大阪府に住むヒロミさん(44)もそんなSNSでセカンド・パートナー男性(50)を見つけた。ヒロミさんは地場食品メーカーに勤務する総合職、夫は公務員、小学校6年生の娘の3人暮らしだ。前出のナナコさんとは異なり、最初からセカンド・パートナーを探すため、SNSに参加した。しかし、いわゆる“出会い系サイト”の利用はしなかったという。
「出会い系サイトだと、いかにもそれを目的とした感じで気が引けてしまって……。あくまでも自然なお友達から入るという形を取りたかったので、SNSを活用しました。頻繁にSNSを更新すると、コメントして下さり、メッセージを熱心に送ってくれる方も自然と出てきます。そのうちの何人かと電話で話したり、お茶をしてたり、いちばん続く方と自然にそうなれました」(ヒロミさん)
このようにSNSはセカンド・パートナーを探すには絶好の場として機能している現実がある。ある心理学者はその理由について次のように語った。
「SNSでのやりとりは、趣味や価値観などが互いにわかるので、心的距離が縮まった状態になれる。だから、実際に会った際には、互いのすべてをわかった状態で会える。セカンド・パートナーというよりも“友人探し”の場として、SNSを活用できる側面がある。それが機能したと思います」
SNSは、趣味、価値観を開示することから、ネット上とはいえ“似た者同士”が集まる傾向がある。職場や趣味などのサークルでの出会いだと、互いの事情を打ち明け、関係が深まるまで時間がかかる。しかしSNSだとそれが省ける。女性はただみずからの思うこと、日常を綴っているだけで男性のほうから言い寄ってくるという環境、それがSNSといえよう。
さらに、複数のセカンド・パートナーがいる女性もいる。愛知県内に住むピアノ講師のカオリさん(44)だ。現在、大手メーカー勤務の夫(46)と中学2年の娘と暮らしている。
「私にはセカンドのほか、サード、フォース、フィフスのパートナーがいます。長年続いているセカンドの男性との出会いは、今はもう無くなりました『Yahoo! チャット』でした。サードはアメーバブログのピグチャット、フォースはmixi、フィフスはFacebookです。すべて男性から私に言い寄ってきた方ばかり。IT社会のおかげで多くの男性から愛を頂けて感謝です」
カオリさんのセカンド・パートナー探しは、1990年代後半から始まった。
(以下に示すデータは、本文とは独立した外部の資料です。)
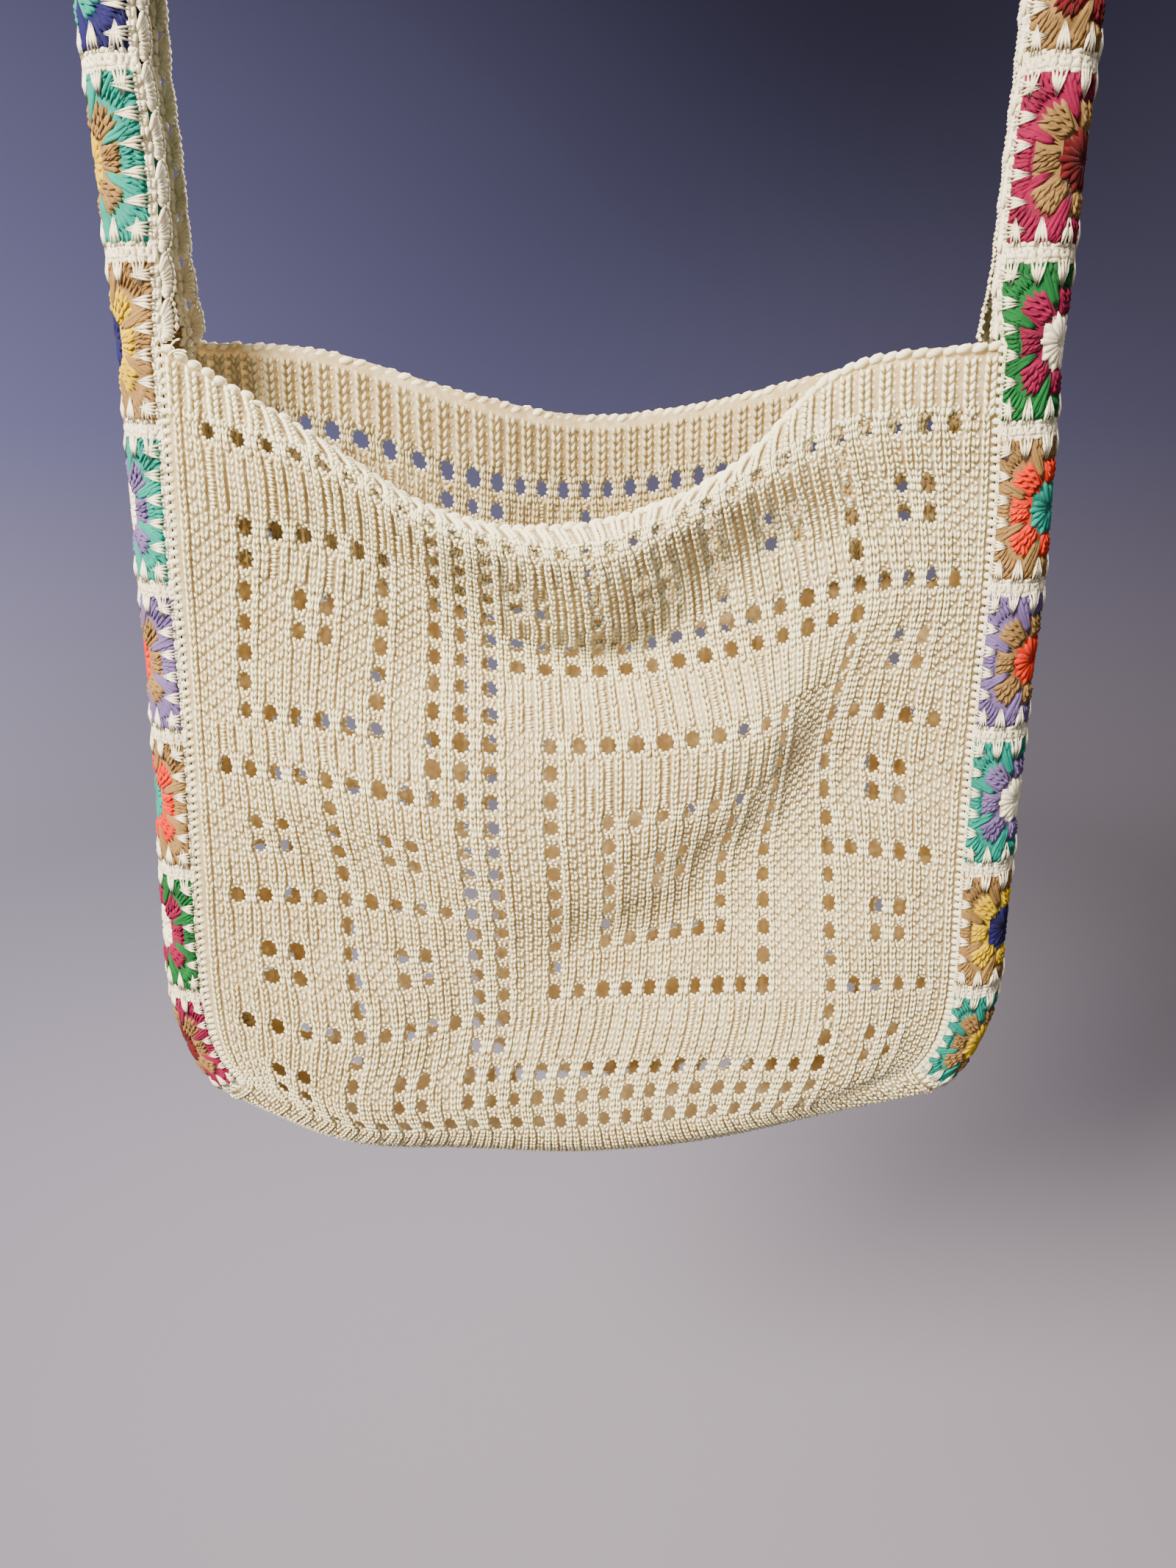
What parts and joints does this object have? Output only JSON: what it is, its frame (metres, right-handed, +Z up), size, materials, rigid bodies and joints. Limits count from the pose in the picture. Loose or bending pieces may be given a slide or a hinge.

その軌跡は、まるでネット上でのコミュニケーション・ツールの流行をそのままなぞっているようだ。
「10年前は、まだ『チャH』とかもしていましたよ。当時、私もまだ30代でしたし。でも、あくまでもチャット上の話です。体の関係はないので不倫ではありませんよね? チャットが廃れて、SNSになると、かえって出会いが狭くなってきた気がします。SNSだと経歴や実名を明かします。だからリアル社会とどこか変わらないところがある。男性の身元が“ある程度”ですがわかるからでしょうね。とはいえ、女性の立場としては身元があるので安心です」(カオリさん)
数居るパートナー男性とは、チャHを含む性的なやりとりをネット上ではしても実際に肉体関係を持つことなく、デートは食事や映画などのプラトニックなそれに限っているという。そこがパートナー男性との間に設けている“不倫”との線引きだ。
カオリさんもまた他のセカンド・パートナーを持つ女性同様、夫や女友達にもその存在を明かしているという。それどころかセカンドからフィフスまで、数居るパートナー男性同士も引き合わせ皆が「LINE」で連絡を取り合うなど良好な関係を築いている。
「パートナー男性同士が仕事上での関係を持ったりしています。私の誕生日には4人のパートナー男性、皆でいっしょに食事会をしてくれました。私を取り巻くファンと思えば夫も安心です」(同)
ネットでのコミュニケーション・ツールの発展、それは既婚女性のセカンド・パートナーを持つ環境をも整えたといえる。IT社会の発展は、既婚女性の価値観をどう変えていくのだろうか。